Posted on:2010-06-09Degree:LL.MType:Thesis
University:McGill University (Canada)Candidate:von Planta, NiclasFull Text:PDF
GTID:2446390002473585Subject:Law
Abstract/Summary:
The coming into force in March 2006 of the Convention on International Interests in Mobile Equipment ("Cape Town Convention") and its protocol related to aircraft equipment ("Aircraft Protocol") established a new international legal regime to facilitate the cross boarder financing of mobile equipment in general and aircraft frames and engines in particular. The implementation of a new legal regime inevitably brings with it a transitional period of uncertainty. Legal and business actors need time and experience to fully assimilate the new framework. The transitional challenge is magnified exponentially when the vehicle of reform is an international convention intended to have global scope. The wide diversity of legal traditions and business practices among States make the assimilation process particularly challenging. The challenge is even more acute in the case of the Cape Town Convention and Aircraft Protocol. These instruments straddle property, civil procedure, creditor and insolvency laws, areas of private law which traditionally have been particularly resistant to global harmonization efforts. In addition, the Convention establishes a new global institution---an international property rights registry---the first such attempt in private law.;This thesis has three intertwined goals.

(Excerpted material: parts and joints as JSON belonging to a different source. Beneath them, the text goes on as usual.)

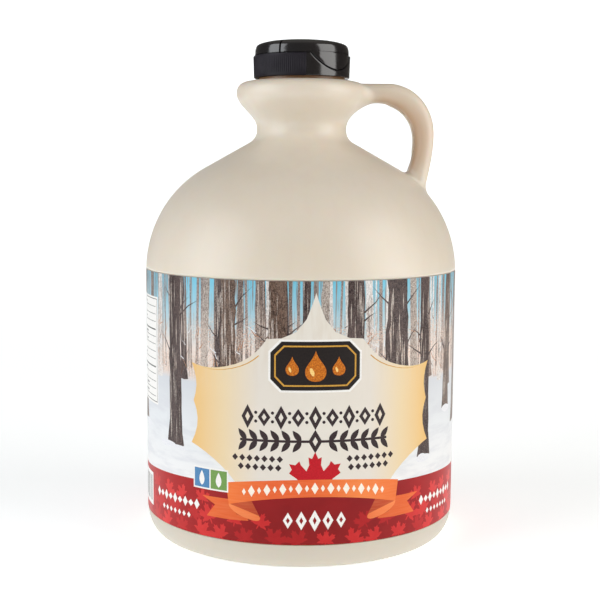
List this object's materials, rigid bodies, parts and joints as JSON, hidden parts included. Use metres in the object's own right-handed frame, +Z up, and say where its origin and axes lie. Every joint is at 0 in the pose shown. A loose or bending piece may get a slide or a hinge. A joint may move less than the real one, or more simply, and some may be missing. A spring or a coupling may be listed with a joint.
{
  "type": "syrup jug",
  "caption": "Round plastic syrup jug with a domed shoulder, a loop handle on the collar of its neck, a wrap-round label and a shut flip-top screw cap.",
  "frame": {"origin": "middle of the base, on the surface the jug stands on", "axes": "+Z up along the jug's axis, +X towards the handle, -Y the front of the label"},
  "size_m": [0.1326, 0.1326, 0.2092],
  "materials": {
    "jug_plastic": "satin, slightly pearly beige HDPE",
    "label_print": "printed in-mould label, semi-matte",
    "cap_plastic": "near-black polypropylene, semi-gloss"
  },
  "bodies": {
    "root": {"jug": "jug_plastic", "label": "label_print", "cap_base": "cap_plastic", "cap_lid": "cap_plastic"}
  },
  "joints": []
}
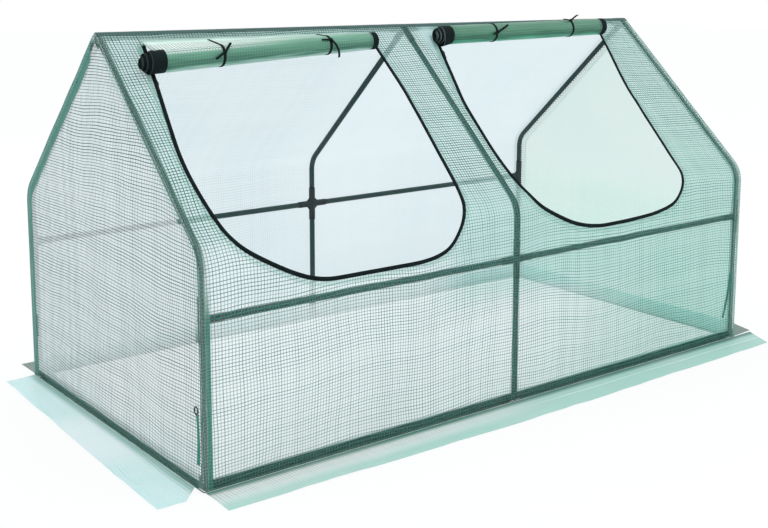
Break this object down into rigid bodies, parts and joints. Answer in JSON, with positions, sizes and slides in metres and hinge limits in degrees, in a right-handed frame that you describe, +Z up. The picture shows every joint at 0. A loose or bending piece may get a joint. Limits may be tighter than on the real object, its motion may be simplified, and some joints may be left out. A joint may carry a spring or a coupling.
{
  "type": "mini greenhouse",
  "caption": "Low ridge-roofed mini greenhouse: tube frame with push-fit connectors, fitted film cover, zipped roll-up front doors and fold-out ground flaps.",
  "frame": {"origin": "on the ground, under the middle of the whole greenhouse with its ground flaps laid out", "axes": "+X along the ridge to the right as seen from the doors, +Y from the doors to the back, +Z up"},
  "size_m": [2.0362, 1.1802, 0.9623],
  "materials": {
    "tube_paint": "dark green powder-coated steel tube, satin",
    "connector_plastic": "dark green-black moulded plastic, matt",
    "cover_film": "translucent film with a woven reinforcing grid, slightly glossy",
    "flap_film": "translucent film with a woven reinforcing grid, slightly glossy",
    "door_film": "many layers of translucent reinforced film, glossy",
    "zip_tape": "black woven zip tape, matt",
    "tie_tape": "black woven tape, matt",
    "zip_slider": "black enamelled zip slider, satin"
  },
  "bodies": {
    "frame_and_cover": {"front_rafter_left": "tube_paint", "back_rafter_left": "tube_paint", "front_post_left": "tube_paint", "back_post_left": "tube_paint", "front_rafter_middle": "tube_paint", "back_rafter_middle": "tube_paint", "front_post_middle": "tube_paint", "back_post_middle": "tube_paint", "front_rafter_right": "tube_paint", "back_rafter_right": "tube_paint", "front_post_right": "tube_paint", "back_post_right": "tube_paint", "ridge_rail_left": "tube_paint", "ridge_rail_right": "tube_paint", "front_mid_rail_left": "tube_paint", "front_mid_rail_right": "tube_paint", "back_mid_rail_left": "tube_paint", "back_mid_rail_right": "tube_paint", "front_base_rail_left": "tube_paint", "front_base_rail_right": "tube_paint", "back_base_rail_left": "tube_paint", "back_base_rail_right": "tube_paint", "end_base_rail_left": "tube_paint", "end_base_rail_right": "tube_paint", "ridge_joint_left": "connector_plastic", "ridge_joint_middle": "connector_plastic", "ridge_joint_right": "connector_plastic", "front_tee_left": "connector_plastic", "front_cross_middle": "connector_plastic", "front_tee_right": "connector_plastic", "front_foot_left": "connector_plastic", "front_foot_middle": "connector_plastic", "front_foot_right": "connector_plastic", "back_tee_left": "connector_plastic", "back_cross_middle": "connector_plastic", "back_tee_right": "connector_plastic", "back_foot_left": "connector_plastic", "back_foot_middle": "connector_plastic", "back_foot_right": "connector_plastic", "cover_front": "cover_film", "cover_back": "cover_film", "cover_end_left": "cover_film", "cover_end_right": "cover_film", "zip_track_left": "zip_tape", "zip_track_right": "zip_tape"},
    "rolled_door_left": {"door_roll_left": "door_film", "door_zip_left": "zip_tape", "roll_tie_far_left": "tie_tape", "roll_tie_left": "tie_tape"},
    "slider_left": {"zip_slider_left": "zip_slider"},
    "rolled_door_right": {"door_roll_right": "door_film", "door_zip_right": "zip_tape", "roll_tie_right": "tie_tape", "roll_tie_far_right": "tie_tape"},
    "slider_right": {"zip_slider_right": "zip_slider"},
    "flap_front": {"ground_flap_front": "flap_film"},
    "flap_back": {"ground_flap_back": "flap_film"},
    "flap_left": {"ground_flap_left": "flap_film"},
    "flap_right": {"ground_flap_right": "flap_film"}
  },
  "joints": [
    {"name": "rolled_door_left_lift", "type": "hinge", "parent": "frame_and_cover", "child": "rolled_door_left", "pos_m": [0, -0.02437, 0.92696], "axis": [-1, 0, 0], "range_deg": [0, 95]},
    {"name": "rolled_door_right_lift", "type": "hinge", "parent": "frame_and_cover", "child": "rolled_door_right", "pos_m": [0, -0.02437, 0.92696], "axis": [-1, 0, 0], "range_deg": [0, 95]},
    {"name": "slider_left_slide", "type": "slide", "parent": "frame_and_cover", "child": "slider_left", "axis": [-0.1237, -0.7288, -0.6735], "range_m": [0, 0.19]},
    {"name": "slider_right_slide", "type": "slide", "parent": "frame_and_cover", "child": "slider_right", "axis": [-0.1999, -0.7196, -0.665], "range_m": [0, 0.17]},
    {"name": "flap_front_fold", "type": "hinge", "parent": "frame_and_cover", "child": "flap_front", "pos_m": [0, -0.4731, 0.0004], "axis": [-1, 0, 0], "range_deg": [0, 90]},
    {"name": "flap_back_fold", "type": "hinge", "parent": "frame_and_cover", "child": "flap_back", "pos_m": [0, 0.4731, 0.0004], "axis": [1, 0, 0], "range_deg": [0, 90]},
    {"name": "flap_left_fold", "type": "hinge", "parent": "frame_and_cover", "child": "flap_left", "pos_m": [-0.9041, 0, 0.0004], "axis": [0, 1, 0], "range_deg": [0, 90]},
    {"name": "flap_right_fold", "type": "hinge", "parent": "frame_and_cover", "child": "flap_right", "pos_m": [0.9041, 0, 0.0004], "axis": [0, -1, 0], "range_deg": [0, 90]}
  ]
}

The first is to show that the Cape Town Convention and Aircraft Protocol are not neutral to legal tradition. Rather, they are primarily rooted in the statutory regimes adopted by the common law states and provinces of the United States and Canada over the latter half of the twentieth century. Secondly, this thesis seeks to ease the transition challenge this presents for civil law lawyers by giving a comparative overview of the Convention and Protocol which takes into account those aspects which civil law jurists may have difficulties in understanding. The third and final goal of this thesis is to contribute a deeper substantive understanding of the Convention and Protocol to the existing literature, much of which to date has been concerned---understandably---with general or preliminary implementation issues.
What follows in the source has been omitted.